Recap: While the textures have the ability to look better on better PC rigs, the Xbox 360 version is comparable overall. Mass Effect is a beautiful experience on both platforms but each version battles graphical issues. In some situations the PC version will outshine the Xbox 360 in the environments and setting, which the Xbox 360 version can outshine the PC release with better looking characters from time-to-time. It's really a too close to call and for the average PC, either version is gorgeous.

Microsoft has released the first "in a series" of planned downloadable content for Mass Effect (which ships with the PC release) on the Xbox 360. When asked about downloadable content plans for the PC version of the game BioWare's Diarmid Clarke and Matt Atwood remained silent on the subject.

With no confirmation on downloadable content or the ability to create MODs for the PC version, the future outlook for content is hard to guess. Considering Mass Effect is the first in a planned trilogy of titles there may be little in the way of future content for the epic RPG on the PC platform, but that is pure speculation based on previous statements from Clarke and Atwood.

Recap: Happening or not, with no confirmation on any future content we have to give the nod the Xbox 360 version of the game.

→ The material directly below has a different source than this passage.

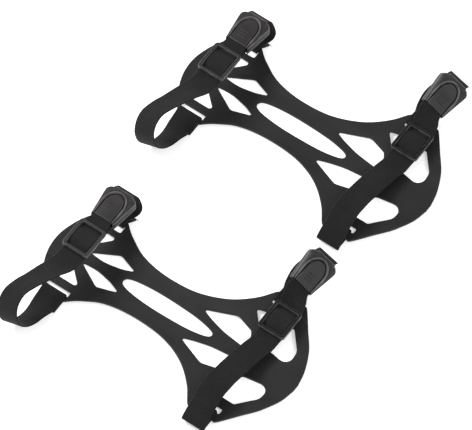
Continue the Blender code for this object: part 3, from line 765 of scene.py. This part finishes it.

Microsoft has stated new content is incoming, we'll have to hope that content sneaks its way onto our PCs eventually.

Mass Effect's PC release inches out the Xbox 360 version of BioWare's epic RPG. With an enhanced control scheme and refinements to core complaints from the original, as well as the added benefit of including the first downloadable pack at for free this is the definitive version of the game.

Recap: While the PC release of Mass Effect isn't without its share of problems, the game adds enough new front and back end content to make it the first recommendation. That is if you're in the market for a game to take over your world from start to finish.